Если бы ей только удалось опуститься до использования одного лишь мозгового стебля — она была бы исцелена.
Всё стало бы куда выше печали и радости.
Не бывает рыб, страдающих дикими сменами настроения.
Актинии всегда хорошо проводят время.
Гравий хрустел и осыпался у них под ногами. Проезжающие мимо них машины создавали собственные тёплые порывы ветра.
— Моя цель, — сказала мамуля. — Не упростить себе жизнь.
Сказала:
— Моя цель — упростить себя.
Она рассказала маленькому мальчику, что семена ипомеи не помогают. Она пробовала. Эффект не сохраняется. И листья сладкого картофеля не помогают.
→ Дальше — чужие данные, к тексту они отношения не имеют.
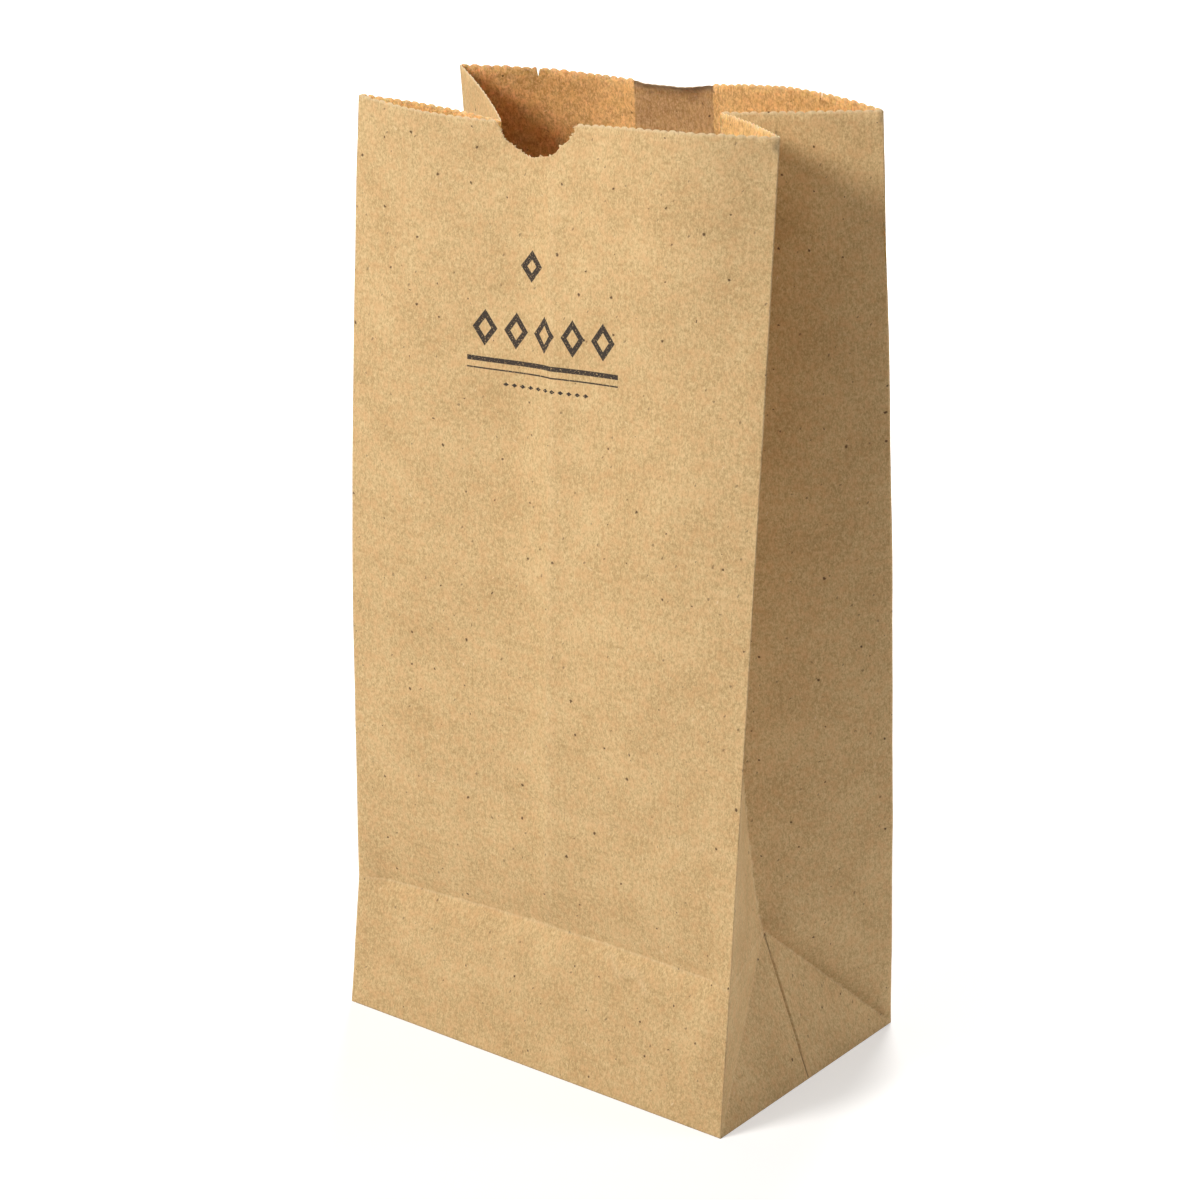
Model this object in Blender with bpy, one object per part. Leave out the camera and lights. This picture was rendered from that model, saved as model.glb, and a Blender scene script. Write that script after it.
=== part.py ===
# Brown paper lunch bag, standing open: one sheet of kraft paper folded and glued into a flat-bottomed bag.
# Each panel is laid out flat first, with v or u across it and t up it, in metres of paper. It is then
# folded into place, and the finished skin is given the thickness of the paper.
# Frame: the base is a rectangle on z = 0 centred on the origin, the front panel faces -Y, +Z is up.

import math

import bmesh
import bpy
import numpy as np
from mathutils import Vector, geometry

MM = 0.001
LEFT, RIGHT = -1, 1

# The flat bag
BAG_WIDTH = 155.6 * MM
BAG_DEPTH = 100.0 * MM
BAG_HEIGHT = 315.0 * MM
PAPER_THICKNESS = 0.15 * MM
SEAM_OVERLAP = 33.0 * MM
SEAM_OFFSET = 3.4 * MM

# The cut mouth: teeth left by the knife, and the thumb notch in the front panel
TOOTH_PITCH = 3.2 * MM
TOOTH_DEPTH = 0.75 * MM
TOOTH_CREST_SHARE = 0.36
NOTCH_WIDTH = 32.0 * MM
NOTCH_DEPTH = 11.4 * MM
NOTCH_OFFSET = -8.7 * MM
NOTCH_TOOTH_DEPTH = 0.8 * MM

# The folded base: its two long flaps lap over each other at the middle, over the two short ones
FLAP_OVERLAP = 22.0 * MM
PLIES_IN_BASE = 3
PLY_STEP_WIDTH = 0.6 * MM
BASE_EDGE_MARGIN = 2.0 * MM

# Height of the fold across the front panel at its two ends, and of the point where the side folds meet
FRONT_FOLD_HEIGHT = {LEFT: 46.4 * MM, RIGHT: 50.8 * MM}
SIDE_POINT_HEIGHT = 49.0 * MM
SIDE_POINT_INSET = 19.2 * MM
SIDE_POINT_DROP = 1.0 * MM

# The line that the flat bag's gusset leaves below that point: how deep, and its half width as a share
SIDE_PINCH = 0.6 * MM
SIDE_PINCH_SHARE = 0.25

# How far each corner has moved from straight above its foot: x to the right, y to the back, z up
FRONT_FOLD_SHIFT = {LEFT: (1.5 * MM, 3.9 * MM, -0.2 * MM), RIGHT: (0.3 * MM, 3.2 * MM, -0.1 * MM)}
FRONT_MOUTH_SHIFT = {LEFT: (-5.9 * MM, 21.1 * MM, -4.2 * MM), RIGHT: (-9.2 * MM, 34.8 * MM, -0.2 * MM)}
BACK_MOUTH_SHIFT = {LEFT: (2.1 * MM, -38.5 * MM, 0.1 * MM), RIGHT: (-5.7 * MM, -14.9 * MM, 0.2 * MM)}
GUSSET_MOUTH_SAG = {LEFT: 6.3 * MM, RIGHT: 2.7 * MM}
FRONT_EDGE_BOW = {LEFT: (-1.6 * MM, -1.5 * MM), RIGHT: (0.2 * MM, 0.0 * MM)}
BACK_EDGE_BOW = {LEFT: (-1.4 * MM, 0.8 * MM), RIGHT: (1.4 * MM, 0.8 * MM)}

# How far the panels stand out between their corners: one, two and three waves across the panel
CREST_FULLNESS = 1.4
FRONT_MOUTH_CREST = 4.0 * MM
FRONT_MOUTH_WAVES = (0.0 * MM, -3.7 * MM, 3.2 * MM)
FRONT_MOUTH_DIP = 2.7 * MM
FRONT_MOUTH_TILT = 1.9 * MM
FRONT_FOLD_HOLLOW = 3.6 * MM
BACK_MOUTH_WAVES = (12.9 * MM, -6.1 * MM, 0.9 * MM)
BACK_MOUTH_RISES = (-0.2 * MM, 2.4 * MM, 1.1 * MM)
GUSSET_BELLY = 1.2 * MM

# Spacing of the points that the panels are built on, how near the mouth it is halved, and how far the
# inner ones keep from a panel's outline and lines, as shares of the spacing
GRID = 15.0 * MM
FINE_BAND = 36.0 * MM
OUTLINE_CLEARANCE = 0.45
LINE_CLEARANCE = 0.15
WELD = 0.005 * MM

# Faces that lean less than this share from each other count as one when the paper is given thickness,
# and a face whose normal's height is under this counts as the underside of the base
SAME_PLANE = 0.12
FACING_DOWN = -0.9
TINY = 1e-9

UP = Vector((0.0, 0.0, 1.0))


def foot(side, back):
    """Corner of the base rectangle."""
    return Vector((side * BAG_WIDTH / 2, BAG_DEPTH / 2 if back else -BAG_DEPTH / 2, 0.0))


def waves(amounts, a):
    return sum(amount * math.sin((k + 1) * math.pi * a) for k, amount in enumerate(amounts))


def crest(a):
    """1 at the middle of a panel, where it was creased flat, and 0 at its edges."""
    return 1 - abs(2 * a - 1) ** CREST_FULLNESS


def outward(start, end):
    """Level direction out of a panel whose corners run from start to end, anticlockwise from above."""
    across = end - start
    return Vector((across.y, -across.x, 0.0)).normalized()


# Where the corners of the sheet stand

def front_fold_end(side):
    return foot(side, False) + UP * FRONT_FOLD_HEIGHT[side] + Vector(FRONT_FOLD_SHIFT[side])


def front_mouth_end(side):
    return foot(side, False) + UP * BAG_HEIGHT + Vector(FRONT_MOUTH_SHIFT[side])


def back_mouth_end(side):
    return foot(side, True) + UP * BAG_HEIGHT + Vector(BACK_MOUTH_SHIFT[side])


def side_point(side):
    """Where the folds of one side meet, pushed into the bag."""
    x = side * (BAG_WIDTH / 2 - SIDE_POINT_INSET)
    return Vector((x, 0.0, SIDE_POINT_HEIGHT - SIDE_POINT_DROP))


def gusset_mouth(side):
    """Inner end of the gusset's fold at the mouth: half a depth of paper away from both its corners."""
    front, back = front_mouth_end(side), back_mouth_end(side)
    middle = (front + back) / 2
    half_gap = (back - front).length / 2
    reach = math.sqrt(max((BAG_DEPTH / 2) ** 2 - half_gap**2, 0.0))
    inward = outward(front, back) * -side
    return middle + inward * reach - UP * GUSSET_MOUTH_SAG[side]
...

Как и златоцвет, экстрагированный из хризантем. Как и нюханье пропана. Как и листья ревеня и азалии.
После проведенной на чужом дворе ночи она оставляла надкушенным почти каждое растение, что после обнаружат люди.
Всякие косметические лекарства, рассказывала она, всякие там нормализаторы настроения и антидепрессанты, — избавляют лишь от симптомов большей проблемы.
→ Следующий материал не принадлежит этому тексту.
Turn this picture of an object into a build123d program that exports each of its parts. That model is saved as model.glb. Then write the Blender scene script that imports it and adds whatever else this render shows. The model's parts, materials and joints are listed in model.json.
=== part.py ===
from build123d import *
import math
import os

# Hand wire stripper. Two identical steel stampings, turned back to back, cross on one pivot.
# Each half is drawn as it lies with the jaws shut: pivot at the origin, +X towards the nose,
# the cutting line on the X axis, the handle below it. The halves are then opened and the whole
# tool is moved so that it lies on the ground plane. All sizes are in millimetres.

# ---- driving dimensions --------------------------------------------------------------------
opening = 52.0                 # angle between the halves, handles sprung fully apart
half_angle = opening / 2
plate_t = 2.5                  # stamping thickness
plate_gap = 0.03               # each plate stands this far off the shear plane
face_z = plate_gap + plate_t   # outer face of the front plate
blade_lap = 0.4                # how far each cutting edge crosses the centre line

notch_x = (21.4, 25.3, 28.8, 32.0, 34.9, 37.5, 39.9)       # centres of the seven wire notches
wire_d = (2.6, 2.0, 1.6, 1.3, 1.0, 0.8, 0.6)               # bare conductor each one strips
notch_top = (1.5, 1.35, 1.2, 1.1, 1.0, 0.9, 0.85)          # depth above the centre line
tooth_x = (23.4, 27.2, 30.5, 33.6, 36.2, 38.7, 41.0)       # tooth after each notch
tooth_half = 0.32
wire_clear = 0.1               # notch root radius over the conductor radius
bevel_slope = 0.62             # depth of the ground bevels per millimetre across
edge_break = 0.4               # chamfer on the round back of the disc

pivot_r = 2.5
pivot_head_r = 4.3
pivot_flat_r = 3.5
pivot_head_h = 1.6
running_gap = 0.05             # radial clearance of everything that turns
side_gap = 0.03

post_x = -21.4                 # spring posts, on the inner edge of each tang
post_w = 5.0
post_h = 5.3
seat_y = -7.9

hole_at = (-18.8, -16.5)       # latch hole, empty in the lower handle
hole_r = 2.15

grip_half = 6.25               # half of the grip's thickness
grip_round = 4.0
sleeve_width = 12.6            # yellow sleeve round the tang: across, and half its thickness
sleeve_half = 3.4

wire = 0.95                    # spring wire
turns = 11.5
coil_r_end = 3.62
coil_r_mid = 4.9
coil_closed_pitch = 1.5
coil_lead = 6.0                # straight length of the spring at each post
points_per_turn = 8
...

Любая зависимость, говорила она, это просто способ лечения той же самой беды. Наркотики, обжорство, алкоголь или секс — просто очередной способ найти покой. Сбежать от того, что мы знаем. От нашего образования. От надкушенного яблока.
Язык, заявляла она, это всего лишь наш способ объяснить и развеять великолепие и величие мира. Разобрать. Рассеять. Она сказала, что люди сроду не могли мириться с тем, как на самом деле прекрасен мир. Как его невозможно объяснить и понять.
Впереди них по шоссе был ресторан с припаркованными вокруг грузовиками, большими по размеру, чем сам ресторан. Некоторые из новых машин, которые отвергла мамуля, стояли тут же. Доносился запах самой разной еды, которую жарили в одном и том же горячем масле. Доносился запах моторов грузовиков, которые работали вхолостую.
— Мы больше не живём в реальном мире, — сказала она. — Мы живём в мире условностей.